Une place sociale à prendre et à revendiquer
Notre co-animatrice de la rencontre et nouvellement élue à la vice-présidence aux communications, Marta Teixeira, a posé de bonnes questions pour réfléchir à l’identification sociale de notre corps d’emploi et, également, à notre positionnement comme syndicat. Quel groupe voulons-nous être?
- Un groupe engagé socialement vis-à-vis des causes importantes et, dans cet esprit, des agentes et agents de transformations sociales? Le Syndicat doit continuer à faire valoir un discours porteur d’une plus grande justice sociale, d’une réelle révision des structures favorables à une meilleure répartition de la richesse. La lutte syndicale est aussi une lutte féministe, une lutte environnementale et une lutte anti-raciste.

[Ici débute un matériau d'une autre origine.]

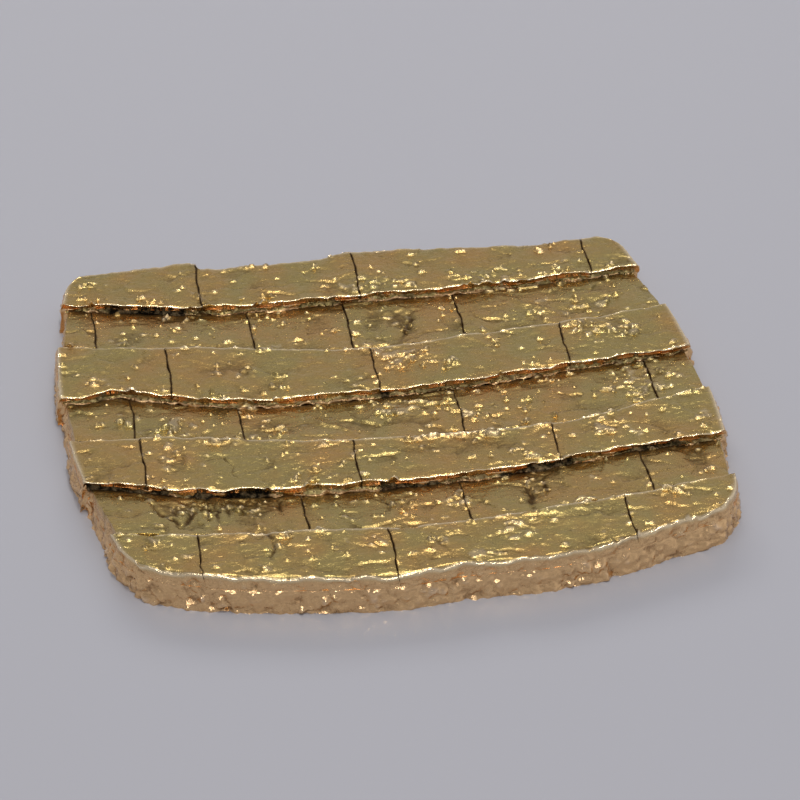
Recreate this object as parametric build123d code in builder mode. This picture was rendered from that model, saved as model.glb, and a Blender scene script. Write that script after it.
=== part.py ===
"""Brass paperweight: a rough-cast slab faced with small brass blocks laid in lapped courses.

The blocks lie in four tiers. Each tier ends at the front in a raised, flat course of lip blocks.
Behind every lip course but the first lies a course of bed blocks, which slopes down towards the back
and dips under the lip of the tier behind it. A seam of braze fills the foot of each inner step.

Frame: millimetres, +Z up, X along the courses, +Y towards the back tier. The origin is the centre of
the slab's underside.
"""

import os
from math import sqrt

from build123d import *

# Overall size
WIDTH = 90.0
DEPTH = 78.0
HEIGHT = 5.0

# Outline of the slab's foot: four large arcs with rounded corners
LEFT_ARC_RADIUS = 128.0
LEFT_ARC_MIDDLE_Y = 10.0
RIGHT_ARC_RADIUS = 160.0
RIGHT_ARC_MIDDLE_Y = -5.0
FRONT_ARC_RADIUS = 103.0
BACK_ARC_RADIUS = 900.0
FRONT_CORNER_RADIUS = 10.0
BACK_CORNER_RADIUS = 6.0

# Slab
SEAT_HEIGHT = 4.0  # top of the slab, under the lip blocks
FRONT_SEAT_HEIGHT = 3.0  # lower seat of the thicker front course
SLAB_TAPER = 16.0  # degrees, from the foot inwards to the seats
LIP_INSET = 1.4  # from the foot's outline to the ends of the lip blocks
BED_INSET = 2.2  # the same to the ends of the bed blocks
NOTCH_INSET = BED_INSET - 0.1  # the slab's own end in a bed course

# Bed blocks
BED_BACK_TOP = 3.4  # top of a bed block, under the lip behind it
BED_FRONT_TOP = 4.7  # top of a bed block, against its own lip course
BED_FLOOR = 1.9  # floor of the slab's pockets, under the bed blocks

# Gaps and steps between blocks
JOINT_GAP = 0.25
COURSE_GAP = 0.15
LIP_OVERHANG = 0.4  # how far a lip block reaches past the slab's step below it

# Braze seams, in the corner between a step and the bed blocks at its foot
SEAM_REACH = 0.65
SEAM_BOTTOM = 3.57
SEAM_TOP = 3.95

# Course lines: each bows towards the front, from its two ends to its lowest point at x = 0.
# (y at the middle, rise from there to the ends at x = +-LINE_HALF_SPAN)
LINE_HALF_SPAN = 50.0
LIP_LINES = {1: (26.6, 3.7), 2: (3.0, 6.9), 3: (-17.8, 6.9)}
STEP_LINES = {2: (13.8, 6.9), 3: (-8.0, 7.1), 4: (-27.8, 6.6)}

# Joints across each course, by their place along X
LIP_JOINTS = {
    1: (-22.8, -0.3, 33.0),
    2: (-28.6, -0.7, 26.0),
    3: (-33.6, -5.9, 20.7),
    4: (-28.0, -3.7, 27.3),
}
BED_JOINTS = {
    2: (-38.0, -16.5, -2.9, 12.8),
    3: (-34.2, -20.0, 9.3, 36.2),
    4: (-13.8, 7.0, 31.5),
}


def outline(inset=0.0):
    """The slab's outline in plan, moved inwards by inset."""
    with BuildSketch() as shape:
        with Locations((LEFT_ARC_RADIUS - WIDTH / 2, LEFT_ARC_MIDDLE_Y)):
            Circle(LEFT_ARC_RADIUS - inset)
        with Locations((WIDTH / 2 - RIGHT_ARC_RADIUS, RIGHT_ARC_MIDDLE_Y)):
            Circle(RIGHT_ARC_RADIUS - inset, mode=Mode.INTERSECT)
        with Locations((0, FRONT_ARC_RADIUS - DEPTH / 2)):
            Circle(FRONT_ARC_RADIUS - inset, mode=Mode.INTERSECT)
        with Locations((0, DEPTH / 2 - BACK_ARC_RADIUS)):
            Circle(BACK_ARC_RADIUS - inset, mode=Mode.INTERSECT)
        fillet(shape.vertices().sort_by(Axis.Y)[:2], FRONT_CORNER_RADIUS - inset)
        fillet(shape.vertices().sort_by(Axis.Y)[-2:], BACK_CORNER_RADIUS - inset)
    return shape.sketch


def line_radius(line):
    """Radius of a course line's arc."""
    rise = line[1]
    return (LINE_HALF_SPAN**2 + rise**2) / (2 * rise)


def line_y(line, x):
    """Y of a course line at x."""
    radius = line_radius(line)
    return line[0] + radius - sqrt(radius**2 - x**2)


def course_arc(line, shift=0.0):
    """A course line as an edge, moved by shift along Y."""
    end_y = line_y(line, LINE_HALF_SPAN) + shift
    return ThreePointArc((-LINE_HALF_SPAN, end_y), (0, line[0] + shift), (LINE_HALF_SPAN, end_y))


def straight_edge(y):
    """A straight line across the object, outside its outline."""
    return Line((-LINE_HALF_SPAN, y), (LINE_HALF_SPAN, y))


def band(back, front, back_shift=0.0, front_shift=0.0):
    """The face between two course lines; None stands for the far side of the outline."""
    with BuildSketch() as face:
        with BuildLine():
            rear = course_arc(back, back_shift) if back else straight_edge(DEPTH)
            fore = course_arc(front, front_shift) if front else straight_edge(-DEPTH)
            Line(rear @ 0, fore @ 0)
            Line(rear @ 1, fore @ 1)
        make_face()
    return face.sketch


def course_cells(region, outline_face, joints):
    """The faces of a course's blocks in plan, from left to right."""
    with BuildSketch() as cells:
        add(region)
        add(outline_face, mode=Mode.INTERSECT)
        for x in joints:
            with Locations((x, 0)):
                Rectangle(JOINT_GAP, 3 * DEPTH, mode=Mode.SUBTRACT)
    return cells.sketch.faces().sort_by(Axis.X)


def bed_top(tier, left_x, right_x):
    """The sloping top plane of a bed block between left_x and right_x."""
    back, front = LIP_LINES[tier - 1], STEP_LINES[tier]
    middle_x = (left_x + right_x) / 2
    left = Vector(left_x, line_y(back, left_x), BED_BACK_TOP)
    right = Vector(right_x, line_y(back, right_x), BED_BACK_TOP)
    fore = Vector(middle_x, line_y(front, middle_x), BED_FRONT_TOP)
    return Plane(origin=left, x_dir=right - left, z_dir=(fore - left).cross(right - left))


def save(part, name):
    """Label a finished piece and write it."""
    part.label = name
    export_step(part, f"parts/{name}.step")


os.makedirs("parts", exist_ok=True)

# ---------------------------------------------------------------- outlines
foot_outline = outline()
lip_outline = outline(LIP_INSET)
bed_outline = outline(BED_INSET)
notch_outline = outline(NOTCH_INSET)

# ---------------------------------------------------------------- lip courses
for tier, joints in LIP_JOINTS.items():
    seat = SEAT_HEIGHT if tier < 4 else FRONT_SEAT_HEIGHT
    region = band(STEP_LINES.get(tier), LIP_LINES.get(tier), back_shift=-COURSE_GAP)
    cells = course_cells(region, lip_outline, joints)
    for number, cell in enumerate(cells, 1):
        with BuildPart() as lip_block:
            with BuildSketch(Plane.XY.offset(seat)):
                add(cell)
            extrude(amount=HEIGHT - seat)
        save(lip_block.part, f"tier{tier}_lip_block_{number}")

# ---------------------------------------------------------------- bed courses
for tier, joints in BED_JOINTS.items():
    ends = (-WIDTH / 2, *joints, WIDTH / 2)
    region = band(LIP_LINES[tier - 1], STEP_LINES[tier], back_shift=LIP_OVERHANG - COURSE_GAP)
    cells = course_cells(region, bed_outline, joints)
    for number, cell in enumerate(cells, 1):
        with BuildPart() as bed_block:
            with BuildSketch(Plane.XY.offset(BED_FLOOR)):
                add(cell)
            extrude(amount=HEIGHT)
            split(bisect_by=bed_top(tier, ends[number - 1], ends[number]), keep=Keep.BOTTOM)
        save(bed_block.part, f"tier{tier}_bed_block_{number}")

# ---------------------------------------------------------------- slab
with BuildPart() as base_slab:
    with BuildSketch():
        add(foot_outline)
    extrude(amount=SEAT_HEIGHT, taper=SLAB_TAPER)
    with BuildSketch(Plane.XY.offset(FRONT_SEAT_HEIGHT)):
        add(band(STEP_LINES[4], None))
    extrude(amount=HEIGHT, mode=Mode.SUBTRACT)
    for tier in BED_JOINTS:
        bed = band(LIP_LINES[tier - 1], STEP_LINES[tier], back_shift=LIP_OVERHANG)
        with BuildSketch(Plane.XY.offset(BED_FLOOR)):
            add(bed)
        extrude(amount=HEIGHT, mode=Mode.SUBTRACT)
        with BuildSketch():
            add(bed)
            add(notch_outline, mode=Mode.SUBTRACT)
        extrude(amount=HEIGHT, mode=Mode.SUBTRACT)
save(base_slab.part, "base_slab")

# ---------------------------------------------------------------- braze seams
for tier, lip_line in LIP_LINES.items():
    with BuildPart() as braze_seam:
        with BuildSketch(Plane.XY.offset(SEAM_BOTTOM)):
            add(band(lip_line, lip_line, LIP_OVERHANG, LIP_OVERHANG - SEAM_REACH))
            add(bed_outline, mode=Mode.INTERSECT)
        extrude(amount=SEAM_TOP - SEAM_BOTTOM)
    save(braze_seam.part, f"tier{tier}_braze_seam")
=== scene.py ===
import math
import bpy
import numpy as np
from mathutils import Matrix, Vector


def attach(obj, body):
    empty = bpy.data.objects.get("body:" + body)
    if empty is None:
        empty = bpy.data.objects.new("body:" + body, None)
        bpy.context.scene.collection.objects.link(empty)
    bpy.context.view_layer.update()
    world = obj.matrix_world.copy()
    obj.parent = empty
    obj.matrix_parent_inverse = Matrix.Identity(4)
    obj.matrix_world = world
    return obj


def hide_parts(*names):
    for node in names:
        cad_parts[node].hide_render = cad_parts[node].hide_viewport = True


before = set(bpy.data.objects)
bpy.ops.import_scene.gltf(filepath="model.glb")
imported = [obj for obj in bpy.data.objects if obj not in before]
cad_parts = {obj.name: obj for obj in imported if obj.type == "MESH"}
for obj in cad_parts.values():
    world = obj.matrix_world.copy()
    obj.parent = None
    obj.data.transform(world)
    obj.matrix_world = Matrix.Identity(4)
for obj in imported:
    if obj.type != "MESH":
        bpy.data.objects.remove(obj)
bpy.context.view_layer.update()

# -------------------- sizes, in millimetres as in the CAD
MM = 0.001
HEIGHT = 5.0
SIDE_ARCS = (                      # centre and radius of the foot's right, back, left and front arcs
    ((-115.0, -5.0), 160.0),
    ((0.0, -861.0), 900.0),
    ((83.0, 10.0), 128.0),
    ((0.0, 64.0), 103.0),
)
CORNER_RADII = (6.0, 6.0, 10.0, 10.0)   # back right, back left, front left, front right
LIP_INSET, BED_INSET = 1.4, 2.2
SEAT, FRONT_SEAT, BED_FLOOR = 4.0, 3.0, 1.9
BED_BACK_TOP, BED_FRONT_TOP, BED_CROWN = 3.4, 4.7, 0.3
LIP_DEPTH, TOP_DROP = 10.0, 0.1         # a lip's rough depth, and how low its top lies to make room for lumps
LINE_HALF_SPAN = 50.0
LIP_LINES = {1: (26.6, 3.7), 2: (3.0, 6.9), 3: (-17.8, 6.9)}
STEP_LINES = {2: (13.8, 6.9), 3: (-8.0, 7.1), 4: (-27.8, 6.6)}
LIP_JOINTS = {1: (-22.8, -0.3, 33.0), 2: (-28.6, -0.7, 26.0), 3: (-33.6, -5.9, 20.7), 4: (-28.0, -3.7, 27.3)}
BED_JOINTS = {2: (-38.0, -16.5, -2.9, 12.8), 3: (-34.2, -20.0, 9.3, 36.2), 4: (-13.8, 7.0, 31.5)}
LIP_OVERHANG, JOINT_GAP = 0.4, 0.045
LAND_INSET, PLATE_INSET, SEAM_INSET = 1.1, 1.8, 1.7   # how far the slab's walls and the seams stand in
FRONT_TIER = 4
# how far each line wanders from its even bow: (x, shift along y) in millimetres
LIP_DRIFT = {
    1: ((-42, 0.5), (-20, -1.0), (0, 0.0), (42, 0.0)),
    2: ((-42, -1.0), (-36, 1.0), (-20, -1.0), (0, 0.0), (25, 1.0), (42, 0.0)),
    3: ((-42, 0.5), (-25, -0.5), (0, 0.0), (30, 1.0), (42, 0.0)),
}
STEP_DRIFT = {
    2: ((-42, 0.5), (-25, 1.0), (0, -0.5), (15, 0.5), (42, 0.0)),
    3: ((-42, 0.0), (-30, 1.5), (-5, 0.0), (20, -1.0), (42, 0.5)),
    4: ((-36, 0.0), (-10, 0.5), (0, 0.0), (25, 1.0), (42, 1.0)),
}
FRONT_DRIFT = ((-41, 0.0), (-28, -0.5), (-5, 0.0), (6, 1.0), (18, 0.0), (33, 0.5), (42, 0.0))
BACK_DRIFT = ((-40, 0.0), (-23, 0.5), (-22, -1.5), (-8, -1.5), (0, 0.0), (25, -1.0), (35, 0.0))

GRID = 0.2    # spacing of the hewn faces' grid
WALL_GRID = 0.26                      # spacing along the slab's walls


# -------------------- plan lines
def waver(t, length, amount, seed):
    """A smooth wandering line: amount high, turning about once every length."""
    rng = np.random.default_rng(seed)
    total = np.zeros_like(t, dtype=float)
    for octave in (0.6, 1.0, 1.7, 2.9):
        phase = rng.uniform(0, 2 * math.pi)
        total += np.sin(t * 2 * math.pi * octave * rng.uniform(0.85, 1.15) / length + phase) / octave
    return amount * total / 1.9


def eased(knots, x):
    """A smooth line through a few knots."""
    at, value = np.array(knots, dtype=float).T
    k = np.clip(np.searchsorted(at, x) - 1, 0, len(at) - 2)
    t = np.clip((x - at[k]) / (at[k + 1] - at[k]), 0, 1)
    return value[k] + (value[k + 1] - value[k]) * t * t * (3 - 2 * t)


def course_line(line, drift, shift=0.0):
    """Y of a bowed course line, as a function of x."""
    middle, rise = line
    radius = (LINE_HALF_SPAN ** 2 + rise ** 2) / (2 * rise)

    def y_at(x):
        x = np.asarray(x, dtype=float)
        return middle + shift + radius - np.sqrt(radius ** 2 - x ** 2) + eased(drift, x)
    return y_at


def lip_line(tier, shift=0.0):
    return course_line(LIP_LINES[tier], LIP_DRIFT[tier], shift)


def step_line(tier, shift=0.0):
    return course_line(STEP_LINES[tier], STEP_DRIFT[tier], shift)


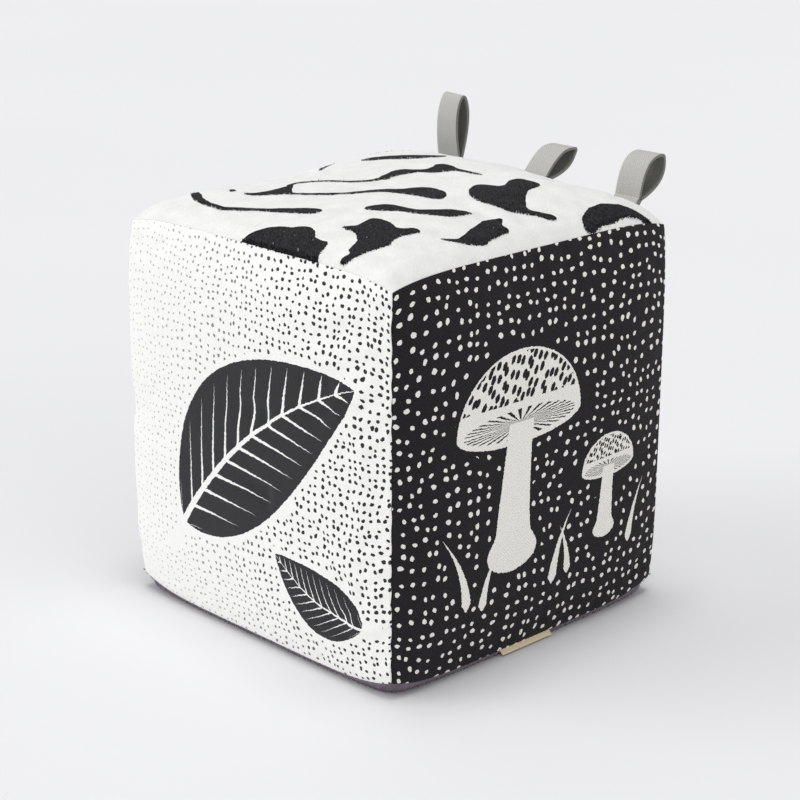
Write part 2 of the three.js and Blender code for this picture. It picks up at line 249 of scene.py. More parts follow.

- Un groupe intellectuel et reconnu pour la qualité de ses interventions et des débats auxquels il participe dans les lieux sociaux et les médias ? C’est déjà le cas, mais il faut continuer à intervenir dans les médias et comme spécialistes, en s’identifiant comme chargés de cours experts.
- Un groupe qui contribue, par l’enseignement mais aussi par la recherche, au développement des connaissances? Oui, bien sûr. Si le volet enseignement est bien reconnu, nous devons redoubler d’efforts pour mieux faire reconnaître notre contribution, sous plusieurs formes, à la recherche.
- Un groupe de praticiennes et praticiens réflexifs, c’est-à-dire engagé dans une pratique professionnelle enracinée dans des recherches et des données probantes? Définitivement. Notre rôle de chargés de cours universitaires nous amène à développer des pratiques proches des connaissances scientifiques les plus à jour dans nos domaines spécifiques.
En somme, on pourra convenir que cette discussion fort intéressante nous a rappelé à quel point nous faisons partie d’un groupe important, mais qu’il faut demeurer vigilant pour maintenir notre place et nos gains. La poursuite du développement de notre mouvement dans l’espace social, mais aussi la lutte pour notre reconnaissance et notre intégration durable à l’université, demeurent au centre de nos liens solidaires.